クリーニング会社はこの老人が得意先ではあるけれど、清掃以外の仕事もしていたり、必要でないのに毎日のように清掃に行くことに疑問を感じている従業員もいる。
その老人の前に若い頃の姿の妻が現れる。

一人暮らしの老人宅、と家を出た兄弟、清掃に出入りするスタッフという軸で展開する物語。両親の介護はワタシにとってはまだその実感がない物語だけれど、そろそろと現実が近づきつつあるリアリティ。

子供の世話にはならないと頑固にはねのけて一人暮らしをしている老人、子供たちの心配、スタッフたちの心配。

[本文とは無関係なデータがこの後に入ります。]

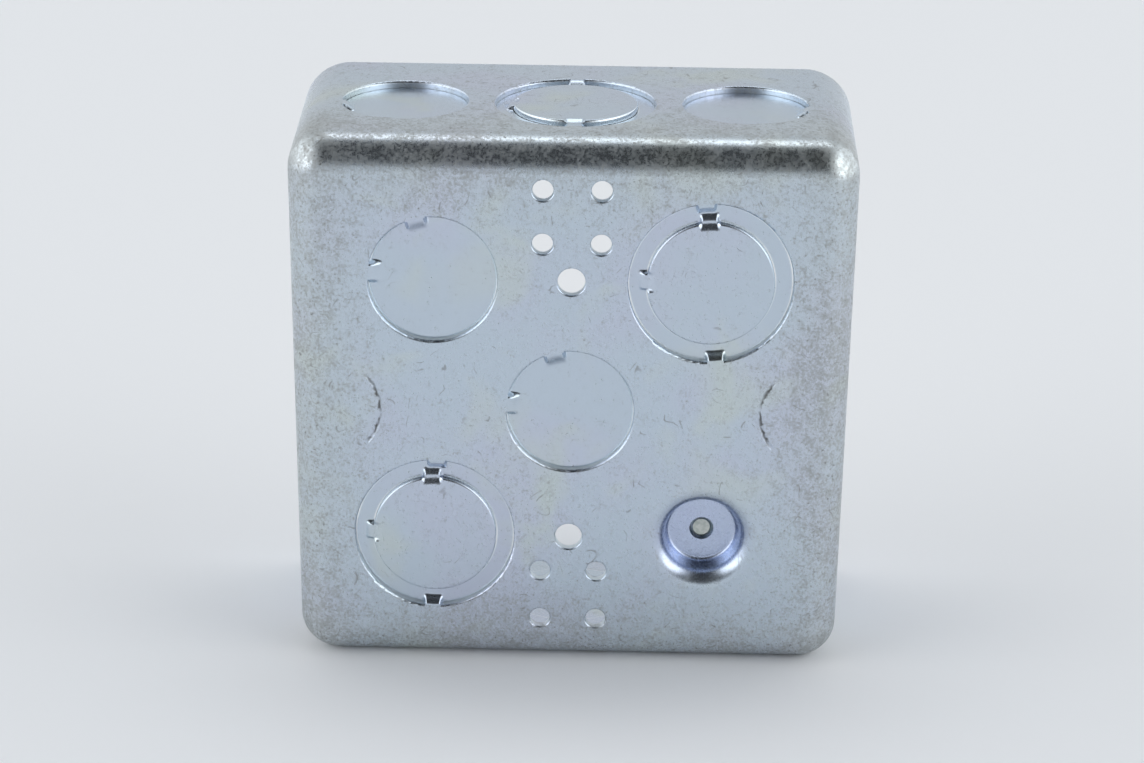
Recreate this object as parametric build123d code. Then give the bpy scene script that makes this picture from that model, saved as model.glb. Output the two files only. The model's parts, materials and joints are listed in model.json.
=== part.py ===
"""Square drawn-steel electrical junction box with knockouts, in millimetres.

The back is closed and faces -Y, and the box opens towards +Y. +Z is up and +X is to the right of
somebody who looks at the outside of the back. The origin is the middle of the back's outer face.
Every knockout is drawn in the local frame of its wall: u and v lie in the wall's outer face, and w
points outwards, so that the sheet lies between w = -SHEET and w = 0.
"""
import math
import os

from build123d import *

# Drawn shell
RIM_SIZE = 101.6  # across the open rim, outside
WALL_FLARE = 2.4  # how far each wall leans out between the back plane and the rim
DEPTH = 46.0  # back plane to rim plane
SHEET = 1.6  # sheet thickness
CORNER_RADIUS = 9.0  # between two side walls at the rim, outside
BACK_RADIUS = 6.0  # between the back and the side walls, outside

# Knockouts: a half-sheared slug is pushed into the box and hangs on narrow ties
KNOCKOUT_RADIUS = 11.1  # hole that a small knockout leaves
RING_RADIUS = 14.1  # hole that a large, concentric knockout leaves
RECESS = 1.2  # how far a slug or a ring is pushed in
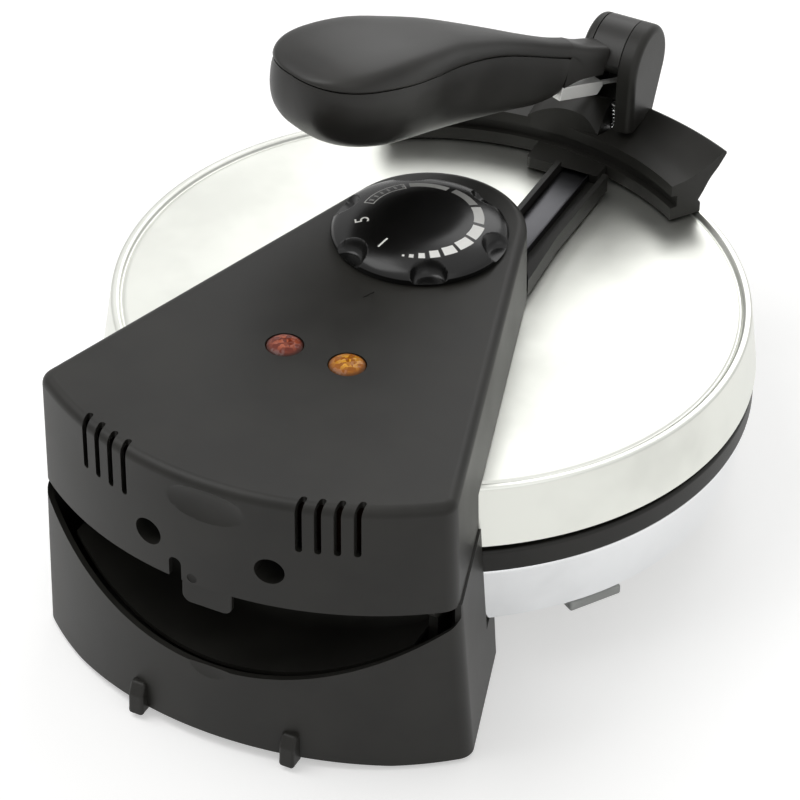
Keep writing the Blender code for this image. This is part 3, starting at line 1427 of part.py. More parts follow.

立場は違えどそれぞれが優しく見守っている人々というスタンスはこの世界で一貫していて、実に優しい物語なのです。もちろん現実問題として介護を続けることの辛さやそれを回避することの後ろめたさ、騙されているかもしれない疑心暗鬼などいくつもの現実を織り込みつつではあって、細やかなディテールなのです。

もちろん現在だって不幸ではないけれど、妻を亡くし一人で暮らす家は広く、この父親にとってもっとも幸せだったあのころを思い出すこと。それは花火であったり、シャボン玉の光景であったり。 わりと淡々と進む物語をどう終うのかと思っていたら、大雨、台風のシーン。老人がビニール合羽にビニール傘で風に向かう一瞬。ごく短いこのシーンの凄みもさることながら、そこで世界が転換して、老人は施設で記憶もおぼろになってきて。その施設の清掃業務を請け負うために訪れたスタッフが、なじみと思った顔を見つけて挨拶しようとするも、認識されないことを感じるシーンの切なさ、そしてスタッフは前を向いて進むという終幕。

正直にいえば、物語のスケールに対して役の数がやや多い感じはあって、ディテールを増してはいても物語にあまり関与しない人物があるのは少々もったいない感じもあります。

老人を演じた三田村周三の自在さ。優しかったり頑固だったり クリーニング会社に再雇用された年かさの男を演じた丸尾聡はちょっといい。元教師という属性はちょっと絶妙で、強くあらねばならない社長が弱みを打ち明けられて人物の深みをつくることに寄与しています。